Task to complete: Give back, exactly as it appears, the run of lines opening with the one containing "Reconstruct the object" and closing with the one containing "BACK_T = 5.0". Nothing outside that run should appear.

Data to use:
········

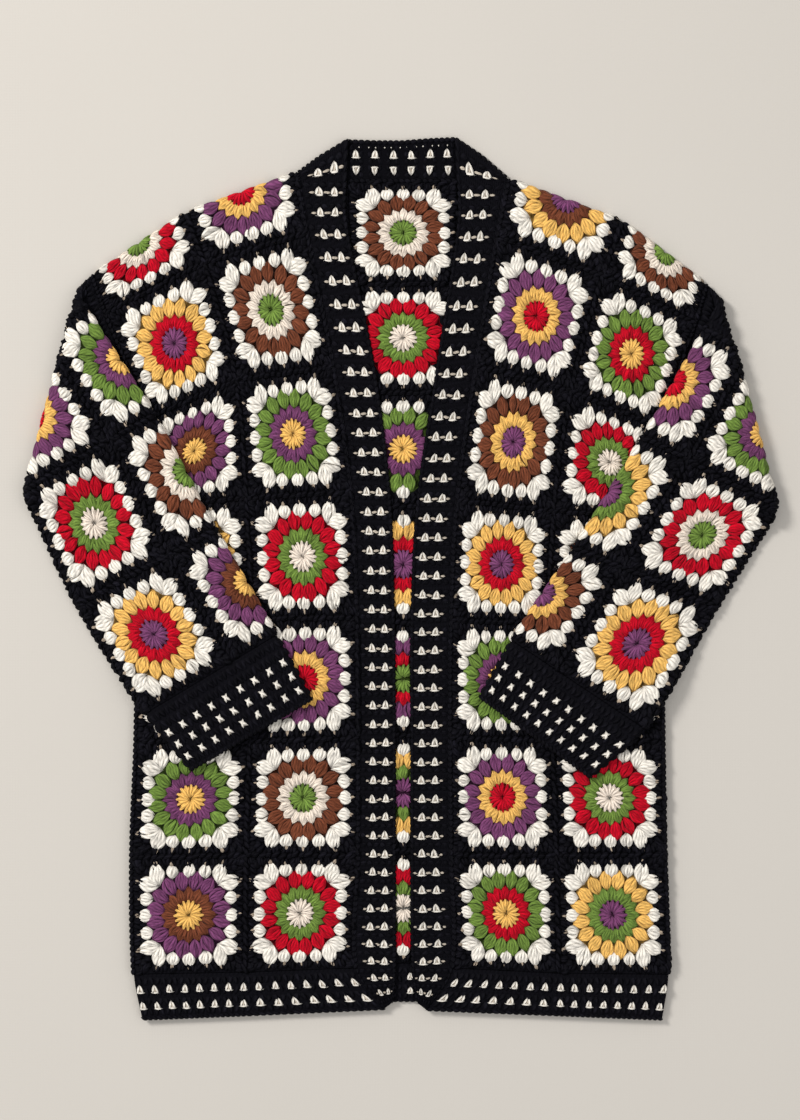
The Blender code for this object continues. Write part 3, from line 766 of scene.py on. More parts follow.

········

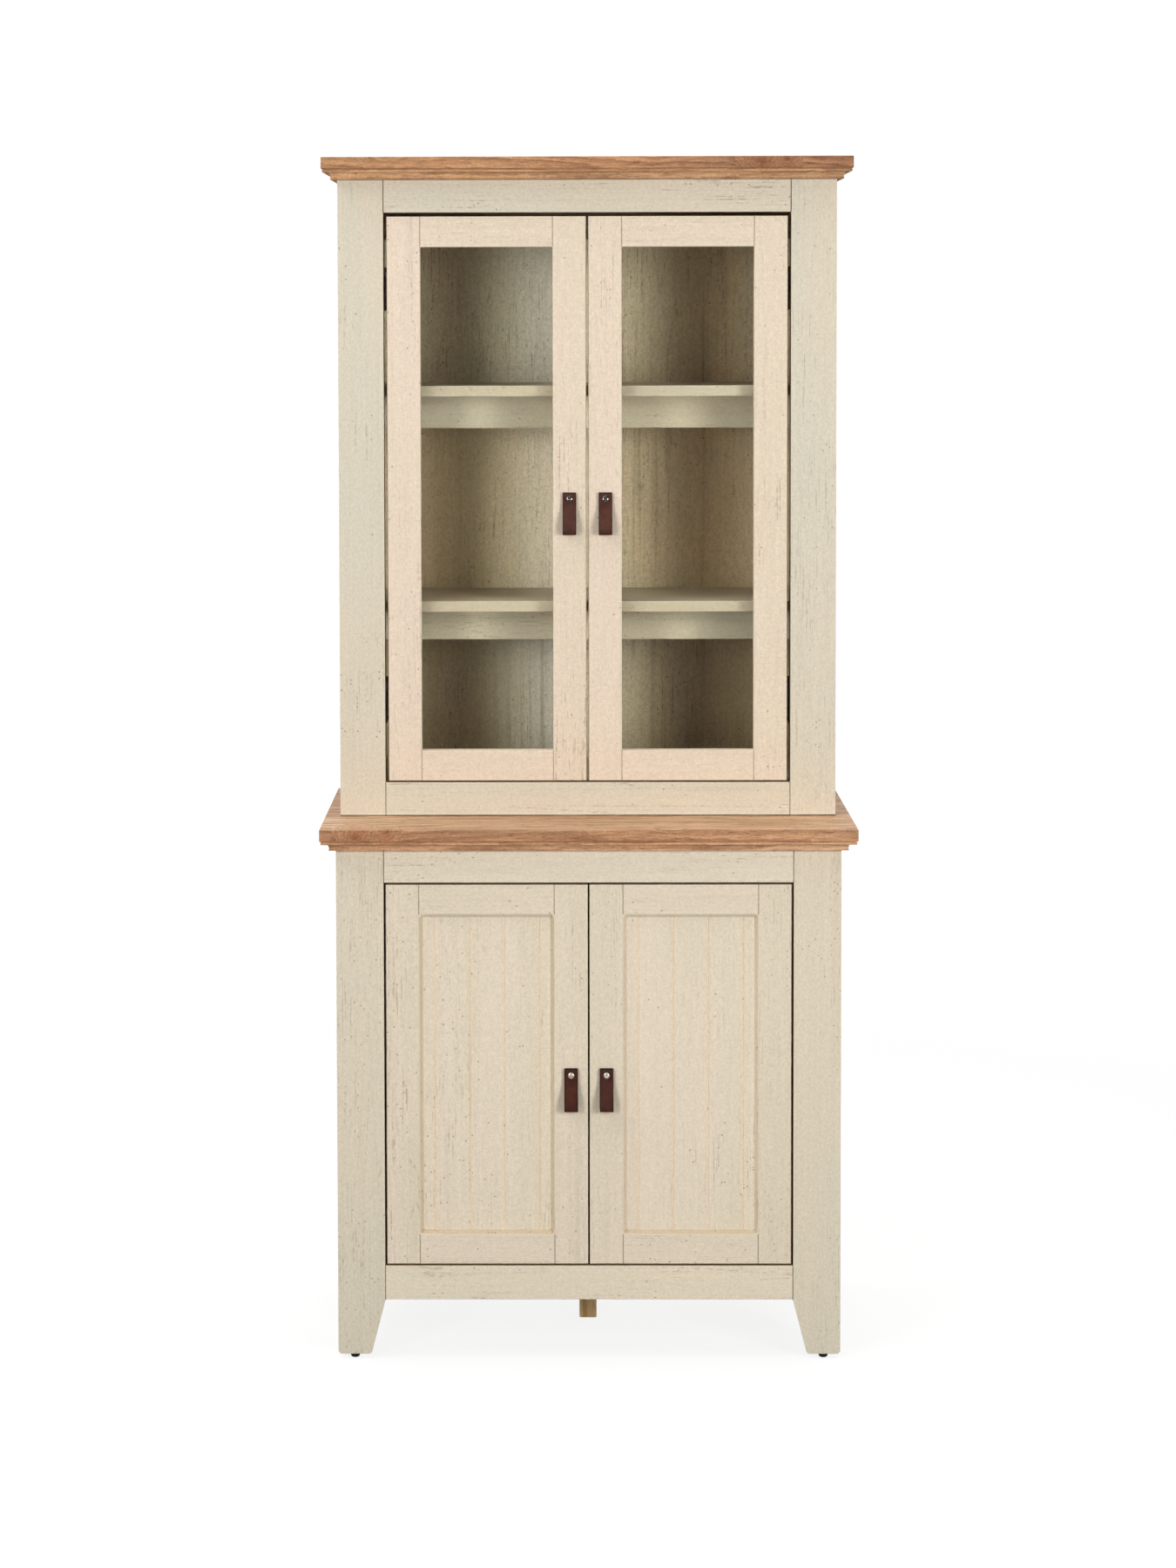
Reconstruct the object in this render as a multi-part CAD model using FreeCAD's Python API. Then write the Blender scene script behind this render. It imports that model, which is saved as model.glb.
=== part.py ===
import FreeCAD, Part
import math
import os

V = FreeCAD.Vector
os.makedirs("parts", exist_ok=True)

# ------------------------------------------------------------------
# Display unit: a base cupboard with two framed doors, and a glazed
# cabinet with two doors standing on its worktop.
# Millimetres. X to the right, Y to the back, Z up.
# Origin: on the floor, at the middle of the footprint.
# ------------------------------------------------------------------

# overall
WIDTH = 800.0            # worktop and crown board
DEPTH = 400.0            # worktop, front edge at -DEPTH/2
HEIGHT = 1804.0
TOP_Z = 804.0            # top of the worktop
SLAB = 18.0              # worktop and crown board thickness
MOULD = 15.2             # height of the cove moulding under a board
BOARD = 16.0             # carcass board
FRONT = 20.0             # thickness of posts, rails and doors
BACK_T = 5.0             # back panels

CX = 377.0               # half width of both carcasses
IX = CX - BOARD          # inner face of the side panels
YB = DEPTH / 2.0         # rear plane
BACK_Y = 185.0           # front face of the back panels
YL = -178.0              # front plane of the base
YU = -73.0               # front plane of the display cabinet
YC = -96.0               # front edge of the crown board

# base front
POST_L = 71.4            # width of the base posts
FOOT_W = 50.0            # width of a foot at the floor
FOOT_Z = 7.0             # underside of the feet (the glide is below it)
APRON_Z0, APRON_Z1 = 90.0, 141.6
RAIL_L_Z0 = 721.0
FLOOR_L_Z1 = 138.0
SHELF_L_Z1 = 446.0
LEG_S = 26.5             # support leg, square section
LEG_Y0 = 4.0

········

Answer:
Reconstruct the object in this render as a multi-part CAD model using FreeCAD's Python API. Then write the Blender scene script behind this render. It imports that model, which is saved as model.glb.
=== part.py ===
import FreeCAD, Part
import math
import os

V = FreeCAD.Vector
os.makedirs("parts", exist_ok=True)

# ------------------------------------------------------------------
# Display unit: a base cupboard with two framed doors, and a glazed
# cabinet with two doors standing on its worktop.
# Millimetres. X to the right, Y to the back, Z up.
# Origin: on the floor, at the middle of the footprint.
# ------------------------------------------------------------------

# overall
WIDTH = 800.0            # worktop and crown board
DEPTH = 400.0            # worktop, front edge at -DEPTH/2
HEIGHT = 1804.0
TOP_Z = 804.0            # top of the worktop
SLAB = 18.0              # worktop and crown board thickness
MOULD = 15.2             # height of the cove moulding under a board
BOARD = 16.0             # carcass board
FRONT = 20.0             # thickness of posts, rails and doors
BACK_T = 5.0             # back panels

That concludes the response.